The world, of course, may not cooperate. Regulators in Delhi eye Shopify’s data flows the way a bouncer eyes a fake ID. European privacy hawks treat every pixel on a merchant’s storefront as a potential GDPR violation. Meanwhile, in Washington, a congressional intern is one whitepaper away from proposing a bill to nationalize the “Add to Cart” button. Nejatian navigates these shoals with the resigned finesse of a sommelier uncorking a corked bottle: here’s what we’ve got, let’s make it palatable.

If there is a broader moral to his globe-trotting, it is this: the next decade of international economics will not be decided in marble conference halls but in Slack channels where policy drafts are traded like Pokémon cards. Power has migrated from the flag-bearers to the code-pushers, and the latter group rarely salutes. Nejatian is simply the guy holding the door open, politely ushering eight million small merchants into a room where the furniture was built by Visa, upholstered by Stripe, and lit—of course—by a startup promising to disrupt daylight.

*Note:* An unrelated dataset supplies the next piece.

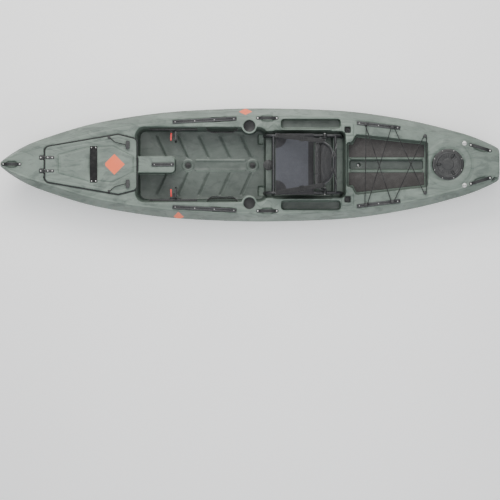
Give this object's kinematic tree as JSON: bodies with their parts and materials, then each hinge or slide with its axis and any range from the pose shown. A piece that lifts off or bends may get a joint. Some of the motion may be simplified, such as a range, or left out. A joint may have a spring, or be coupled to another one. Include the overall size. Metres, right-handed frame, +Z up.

In the end, whether that room becomes a marketplace or a casino is above his pay grade. But until the lights flicker out, you’ll find him circling the globe, explaining to bureaucrats that borders are just latency issues with better cuisine. And if the cynics are right and the whole edifice is one supply-chain sneeze away from collapse, at least the checkout counter will accept Apple Pay. Small mercies, global scale.